At the end of each year, it’s important to check the status of your life planning. This is not really just estate planning, not really just long-term care or housing planning. It involves taking a look at the range of possible things that could happen over your lifetime and then devising a plan to handle such events in a rational, thoughtful way. In other words, not letting life’s changes and/or events catch you by surprise and unprepared. Such planning should be considered for any loved ones for whom you care and also for yourself.
Life planning can be simple or complex. It can be quick or developed over a period of years. It can be expensive or cheap. No two individuals or families have the same set of circumstances. When devising life plans, people should remember that old cliché about getting what you pay for. You need the help and advice of someone familiar with all the issues.
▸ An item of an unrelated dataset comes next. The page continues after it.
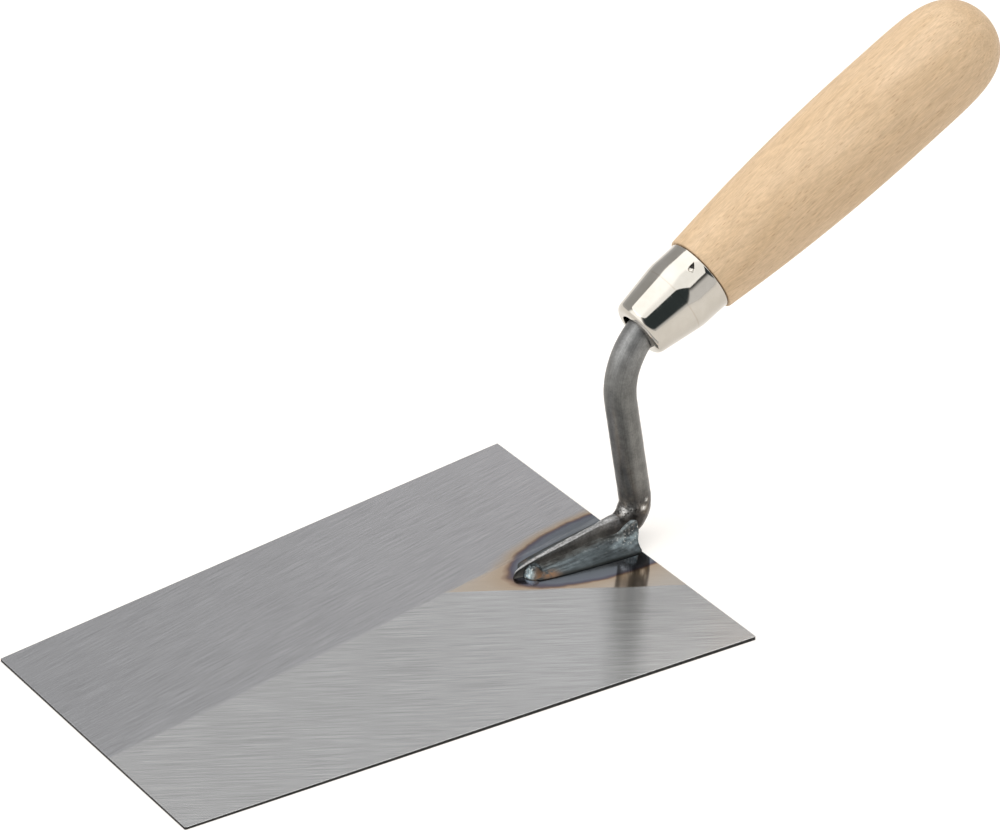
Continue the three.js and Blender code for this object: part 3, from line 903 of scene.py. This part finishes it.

Truly by far the most popular plan is No Plan: A common plan, but not recommended. It is a mistake to say you don’t need a Will, for instance, because it is certain that the state in which you reside has a will already prepared for you through their intestacy laws. That Will is in effect right this very minute, unless you make your own. Additionally, if you get some life-limiting disease before your death, and you do not have appropriate powers of attorney in place, all your business matters are likely to be tied up in a huge knot, requiring court intervention through guardianship.
Perhaps the next most popular plan is Joint tenancy distribution: This common plan puts all property into joint tenancy and supposes that the survivor will inherit all the property. This may sometimes work well in small estates where husband and wife hold all their property in this manner. Remember, however, that having property in joint tenancy with friends or children can be a problem. Recent newspaper stories have pointed out how parents lost their life savings because of credit problems of their child, who was a joint owner of their bank account. Many people do use joint tenancy for their house, automobile and checking account. An advantage is that when one spouse dies, the survivor gets the property without delay. However, be careful of the pitfalls in this type of planning.
Sweetheart will: Many wills are written that distribute all assets to a surviving spouse. These are called sweetheart or I-love-you wills. This can be a good plan if the total value of the couple’s assets, including life insurance, is under the unified credit amount ($2 million in 2007) and no estate taxes would be due upon the death of the second spouse. This is probably the most popular will. Sometimes people may not realize that this type of will gives little protection to children. The surviving spouse could spend or lose all the property, or may perhaps remarry and lose control of the assets, leaving the children with nothing. Believe me, if there is a second marriage in your life, life planning is even more important.
Complex will: This type of will entails a plan that directs property ultimately to the children but with life use (a life estate) to the spouse. This is sometimes used when combined estates are higher than the unified credit amount and the will maker desires to make definite provisions for the children. Willing a portion of the estate to the children protects them in case the spouse remarries or otherwise consumes the estate prior to death. This plan essentially puts a marital bypass trust into the will and protects the tax credit of the deceased spouse.
Revocable living trust: A lot of people today use a revocable living trust as their primary estate or life plan. Assets in such a trust pass outside the probate process, which in some states can save thousands of dollars. Makers place all their assets into the trust and designate trustees, beneficiaries and all terms of operation and distribution for the trust. This type of trust is flexible and adjustable. It still requires a will, called a pour-over will, which places all assets not in the trust into it at death, thus managing the entire estate through the trust. This trust offers the advantage of privacy, as a will is a public document open to inspection by anyone at the office of the Register of Wills. Taxes for this type of trust are associated with the grantor’s Social Security number. Not everyone needs this trust, regardless of marketing claims. This decision should be made on a case by case basis for each family or individual.
These are only some examples of life planning. For thorough life planning, an individual still needs powers of attorney documents, both medical and financial, and a living will. In 2008, get yourself in gear, and make sure your life planning gets done!